The Brave Bull opened in 1985, and is reminiscent of the basement rec-room in so many of our grandparents’ homes. Fake plants, gift-shop knick-knacks, huge wheel-shaped lights, and a back-lit picture of mountain slopes serve as the backdrop to cheap steak dinners and Chinese beer. This is where Linda and Frank Lum have spent the last 23 years, as hostess and cook. And it’s where they still are, over the protestations of their adult kids who won’t take over from mom and dad and wish their folks would just pack it in and retire.

But despite these family overtures and the restaurant’s decline, Linda and Frank aren’t done yet. They started working here together from the beginning, when the restaurant was owned by some larger company that just paid the rent and collected the profits. Then at some point the Lums’ purchased ownership, thinking this an investment for their own kids who might follow in their footsteps and keep the place running for some decades more.

We walk in with some trepidation, betting on whether we’ll be the only customers or if a lone old guy will be sitting at a corner table chowing down. He’s there, beard and all, but there’s more, too – a few tables scattered here and there. We take our place at the window and peruse the various restaurant reviews that have been photocopied and left at every table.

Reviews? Yes, the Brave Bull still gets them, every year. And they’re not bad reviews – promising a simple, no-frills steak dinner with bad décor and a consistently-friendly hostess in Linda. We read, we share comments, but we’re really not entirely convinced. So it’s to the menus we turn.
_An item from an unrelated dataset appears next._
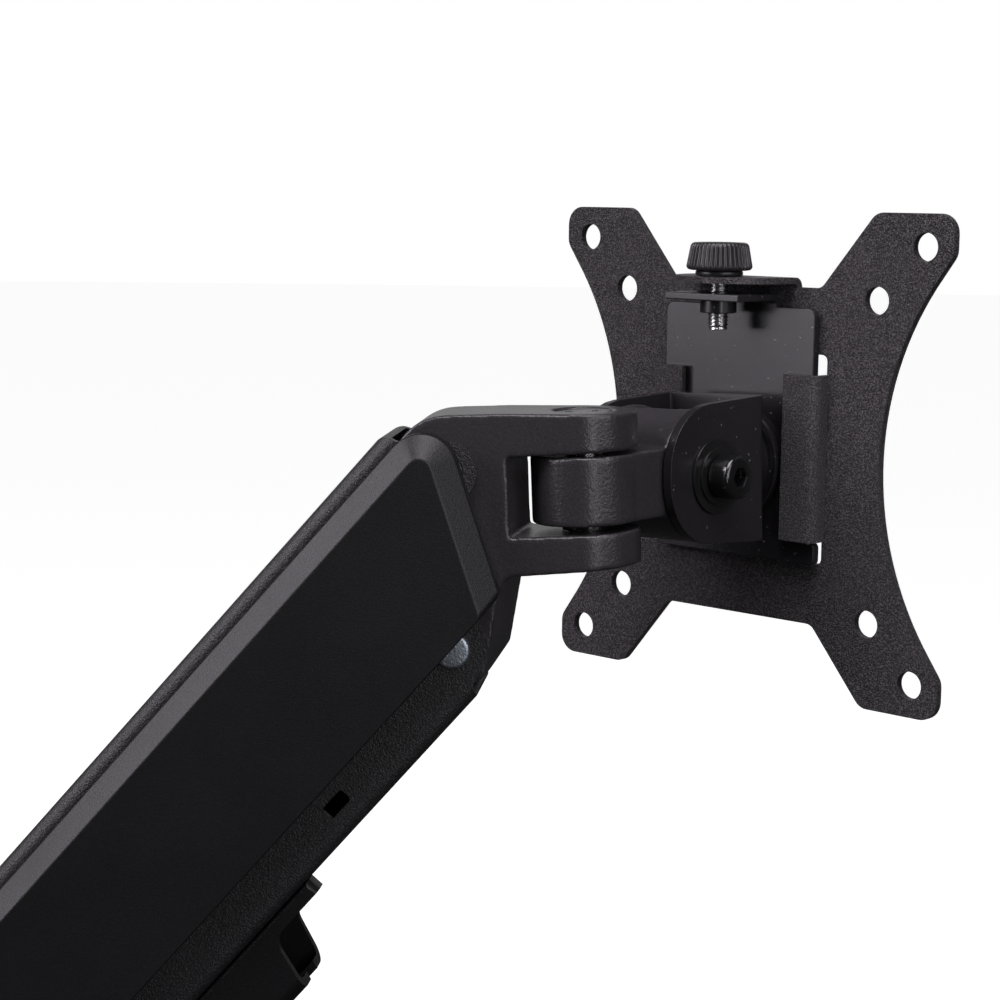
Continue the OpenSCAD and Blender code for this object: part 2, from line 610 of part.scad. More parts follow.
/* Quick-release plate, turns on the spin axis */
qr_y0 = 0.4;
qr_y1 = 2.6;
qr_low = -25.1;
flange_w = 10.9;
flange_z = 38.1;
stud_y = 10.5;
stud_r = 2.5;
module quick_release_plate() color(SHEET) at_plate() difference() {
    union() {
        upright(qr_y0, qr_y1) {
            polygon(rounded(box_pts(-22.2, -23, 22.2, 35, 2.2)));
            polygon(rounded(box_pts(-23.9, qr_low, 23.9, qr_low + 5.2, 1.2)));
        }
        sideways(-flange_w, flange_w) polygon(rounded([[qr_y0, 30, 0], [qr_y1, 30, 0],
            [qr_y1, flange_z - 1.7, 0.8], [17.2, flange_z - 1.7, 0.3], [17.2, flange_z, 0.3],
            [qr_y0, flange_z, 2.4]]));
        translate([0, stud_y, 33.4]) cylinder(r = 4.3, h = 4);
    }
    translate([0, stud_y, 20]) cylinder(r = stud_r + run, h = 20);
    translate([0, 0, -spin_drop]) rotate([90, 0, 0]) cylinder(r = 6, h = 20, center = true);
}
module rotation_disc() color(SHEET) at_spin() rotate([-90, 0, 0]) {
    ring(14, 6, qr_y1, 4.6);
    ring(11, 6, 4.5, 7.9);
}
module rotation_pivot() color(STEEL) at_spin() rotate([-90, 0, 0]) {
    translate([0, 0, 0.6]) cylinder(r = 6, h = 11.6);
    translate([0, 0, 11.6]) cylinder(r = 8, h = 1.6);
}

/* VESA plate: X-shaped sheet with two folded rails and a folded top tab */
waist_r = 72.6;
waist_x = 39.6 + waist_r;
module vesa_outline() difference() {
    h = vesa_size / 2;
    a = [[h, 48.3, 4], [h, h, 4.5], [36.6, h, 4], [21.9, 39.7, 3]];
    b = [[53, 42, 0]];
    polygon(rounded(concat(b, a, [for (i = [3:-1:0]) [-a[i].x, a[i].y, a[i].z]],
        [[-53, 42, 0], [-53, -42, 0]], [for (p = a) [-p.x, -p.y, p.z]],
        [for (i = [3:-1:0]) [a[i].x, -a[i].y, a[i].z]], [[53, -42, 0]])));
    for (s = [-1, 1]) translate([s * waist_x, 0]) circle(r = waist_r);
    for (pitch = [pitch_large, pitch_small], sx = [-1, 1], sy = [-1, 1])
        translate([sx, sy] * pitch / 2) circle(d = vesa_hole);
    for (s = [-1, 1]) translate([s * 17.4, 0]) polygon(rounded(box_pts(-6.9, -25.2, 6.9, 24.3, 1.5)));
}
tab_w = 15;
tab_y = 3;
tab_z = 40.5;
tab_t = 1.5;
module top_tab() {
    sideways(-tab_w, tab_w) polygon(rounded([[-vesa_t, tab_z - 2, 0], [0, tab_z - 2, 0], [0, tab_z, 0.6],
        [tab_y, tab_z, 0], [tab_y, tab_z + tab_t, 0], [-vesa_t, tab_z + tab_t, 2.4]]));
    layer(tab_z, tab_z + tab_t) intersection() {
        translate([0, tab_y]) circle(r = tab_w);
        translate([-tab_w - over, tab_y]) square([2 * tab_w + 2 * over, 2 * tab_w]);
    }
}
module vesa_plate() color(SHEET) at_plate() {
    difference() {
        union() {
            upright(-vesa_t, 0) vesa_outline();
            for (s = [0, 1]) mirror([s, 0, 0]) layer(-19.6, 19.6) polygon(rounded([[24.9, -vesa_t, 1],
                [24.9, 5, 2.6], [15.2, 5, 0.5], [15.2, 3, 0.5], [22.9, 3, 0.6], [22.9, -vesa_t, 0]]));
            top_tab();
        }
        translate([0, stud_y, 30]) cylinder(r = 2.8, h = 20);
    }
}

/* Thumb screw */
knob_z = 43.4;
stud_z = 29.4;
module thumb_collar() color(PLASTIC) at_plate() translate([0, stud_y, 0])
    ring(5.6, stud_r + run, tab_z + tab_t + 0.1, knob_z - 0.1);
knurls = 32;
module thumb_knob() color(PLASTIC) at_plate() translate([0, stud_y, knob_z]) difference() {
    rotate_extrude() polygon([[0, 0], [7.3, 0], [7.8, 0.5], [6.9, 5.8], [6.3, 6.3], [0, 6.7]]);
    for (i = [0:knurls - 1]) rotate([0, 0, i * 360 / knurls]) translate([7.9, 0, 0])
        rotate([0, -9.5, 0]) translate([0, 0, -2]) cylinder(r = 0.45, h = 11, $fn = 4);
    translate([0, 0, -over]) cylinder(r = stud_r, h = 4 + over);
}
module thumb_stud() color(STEEL) at_plate() translate([0, stud_y, stud_z])
    cylinder(r = stud_r, h = knob_z + 4 - stud_z);

desk_pad();
base_plate();
base_column();
column_screws();
swivel_post();
post_washer();
post_screw();
clamp_bracket();
clamp_bolts();
clamp_disc();
clamp_pad();
clamp_screw();
clamp_handle();
lower_arm();
base_bush();
elbow_bush();
base_cap();
elbow_cap();
lower_cable_cover();
elbow_bracket();
elbow_shaft();
elbow_washer();
elbow_screw();
tension_screw();
tension_nut();
upper_channel();
side_cover_left();
side_cover_right();
rear_upper_pin();
front_upper_pin();
spring_pin();
gas_cylinder();
gas_rod();
rod_clevis();
lower_link();
rear_lower_pin();
front_lower_rivet();
cable_duct();
head_fork();
fork_bush();
swivel_pin();
swivel_cap();
knuckle();
barrel_bush();
tilt_bracket();
tilt_bolt();
tilt_nut();
tilt_sleeve();
tilt_washers();
friction_ring();
quick_release_plate();
rotation_disc();
rotation_pivot();
vesa_plate();
thumb_collar();
thumb_knob();
thumb_stud();
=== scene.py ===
"""Monitor arm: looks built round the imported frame.

Shapes are drawn in millimetres, each in its own part's space, and lights and camera in metres.
"""

import json
import math

import bmesh
import bpy
from mathutils import Matrix, Vector


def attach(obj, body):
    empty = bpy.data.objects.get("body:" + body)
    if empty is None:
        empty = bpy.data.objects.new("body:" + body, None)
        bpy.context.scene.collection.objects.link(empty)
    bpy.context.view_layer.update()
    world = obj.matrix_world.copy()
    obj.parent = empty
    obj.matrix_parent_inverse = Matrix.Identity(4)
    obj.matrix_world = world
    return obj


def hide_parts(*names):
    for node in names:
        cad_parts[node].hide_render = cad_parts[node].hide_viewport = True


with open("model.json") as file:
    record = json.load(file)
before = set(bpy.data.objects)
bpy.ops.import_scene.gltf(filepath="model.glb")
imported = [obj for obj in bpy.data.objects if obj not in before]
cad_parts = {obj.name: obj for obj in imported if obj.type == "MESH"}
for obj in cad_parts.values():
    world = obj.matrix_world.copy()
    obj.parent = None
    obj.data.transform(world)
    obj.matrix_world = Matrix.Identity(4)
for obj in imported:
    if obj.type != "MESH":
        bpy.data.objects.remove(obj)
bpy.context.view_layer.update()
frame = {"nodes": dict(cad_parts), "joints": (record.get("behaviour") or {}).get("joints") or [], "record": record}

MM = 0.001
TAU = 2 * math.pi
JOINTS = {j["name"]: j for j in frame["joints"]}
MOUNTS = {m["name"]: m for m in frame["record"]["mounts"]}
NODE_BODY = {n: b for b, ns in frame["record"]["behaviour"]["bodies"].items() for n in ns}
NODE_SLOT = {s["node"]: s["material_slot"] for s in frame["record"]["subparts"]}


# ---------------------------------------------------------------- spaces
def spot(joint):
    return Vector(JOINTS[joint]["pos_m"])


def along(joint):
    return Vector(JOINTS[joint]["axis"]).normalized()


def space(origin, x, y, z):
    m = Matrix((x, y, z)).transposed().to_4x4()
    m.translation = origin
    return m @ Matrix.Scale(MM, 4)


X, Y, Z = Vector((1, 0, 0)), Vector((0, 1, 0)), Vector((0, 0, 1))
lateral = along("arm_lift")
arm_dir = (spot("fork_level") - spot("arm_lift")).normalized()
LINK = space(spot("link_swing"), arm_dir, lateral, arm_dir.cross(lateral))
tilt = along("head_tilt")
TILT = space(spot("head_tilt"), tilt, Y, tilt.cross(Y))
PLATE_T = 2.0
plate_at = Vector(MOUNTS["vesa_100"]["pos_m"]) + PLATE_T * MM * Y
PLATE = space(plate_at, X, Y, Z)
SPIN = space(spot("screen_rotation"), X, Y, Z)
SPAN = (spot("fork_level") - spot("arm_lift")).length / MM
WORLD = Matrix.Scale(MM, 4)
elbow_at = spot("elbow_swivel")
elbow_at.z = 0
ELBOW = space(elbow_at, lateral.cross(Z), lateral, Z)
REAR = space(spot("arm_lift"), lateral.cross(Z), lateral, Z)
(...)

Pan-fried oysters? No. Salad with fresh shrimp? No. The Chinese-food combo of chicken chow mein, sweet and sour pork, and spring roll? No. We’re here for steak. And beyond that, sticking to the basics just seems like a good idea. Two steak dinners – 9 oz sirloins with baked potato, fried mushrooms, a few veggies on the side, and a bowl of beef-vegetable soup to start. Do we want to swig down cheap red wine with this? No – one of the pleasures of Vancouver, owing to its large Chinese-Canadian community, is the ready availability of good Asian beers just about everywhere. We’ll stick with a couple of Tsing Tao and be very happy.

The soup comes in minutes – right out of the Campbell’s can. But y’know, sometimes that’s not bad – it gives us both pause to reminisce about the canned soups of our childhoods. Break for a picture of the plastic pink flamingo in the floor-plant beside our table and we’re onto the mains. Steak, mushroom, baked potato with optional sour cream and articificial bacon bits, a couple slices of slightly-overdone carrot and two broccoli springs. Yup, it’s dinner. Baked potato is always baked potato, so no surprises here. And the mushroom-topped steaks are just what the reviews promise – simple, no-frills steaks. They are not fatty. They are cooked more or less as ordered. They are not the best-quality beef but neither are they the worst. If you ever ate at Mr. Mike’s as a kid (which Meg’s family did often, and I only dreamed about each time the ads came on TV) then you’ve had this meal before. It’s a basic, affordable steak dinner (we had the $8.95 sirloin special). And nothing wrong with that.

The Brave Bull is by no means a stylin’ place. The Brave Bull is by no means a stand-out in the world of steak dinners. The Brave Bull isn’t busy these days. But it is, without question, East Vancouver. We chat for a few minutes with Linda, who stops by regularly to make sure we’re enjoying the meal.

Time was this place was packed. They’d open for breakfast, work solid through the day and night, Linda and Frank and a couple of waitresses to get food on tables. Truckers and dockworkers, mostly, but others as well stopping , who’d stop along this busy traffic corridor leading from the ‘burbs through the eastside and into downtown. But all that’s changed in the last dozen years.

Gas-stations, including one just steps away, started selling coffee, so the truckers don’t stop so much anymore. Vancouver’s stronger and stronger anti-smoking regulations took away a central feature of what little divey places like this provided – places for working guys to sit and smoke and have coffee before the shift and beer after. Now a restaurant has to be just a restaurant. No longer can it operate as gathering-place to gab for a few hours. And without that, places like the Brave Bull and so many others find themselves in trouble – because what they do just ain’t done anymore. This is what gentrification looks like for the little café-owners – gas-station coffee-to-go and no place left to smoke a few hours away.

The waitresses left before Frank and Linda couldn’t afford them – as tips dry up, there’s better places to work. So now it’s just this couple, well-into their sixties and not yet prepared to give up what they’ve built, even if the new Vancouver isn’t interested anymore. They’ve cut back on hours – opening now from 10-2, for the dockworkers’ lunch shift, and again at 5:00 each evening for dinner – taking themselves a little break in the day. And it’s a rough go, lots of work and not much money coming in.

But it’s also home for these folks, that much is clear. And as we gather up to go, we like this place a whole lot more than we did coming in. From the post-it board where folks leave business cards to drum up work, to the old-school bar with all of eight or nine varieties of booze, to the fact we cleaned our plates in a place this whole city laughs about as it drives by en route to work. This really is the neighbourhood we love, and the one we see disappearing around us. This is something we didn’t really know we missed until we stepped back out into the evening traffic noise.

The Brave Bull’s House of Steaks, Linda Lum at your service and Frank at the grill – exactly why we wanted to start this blog in the first place.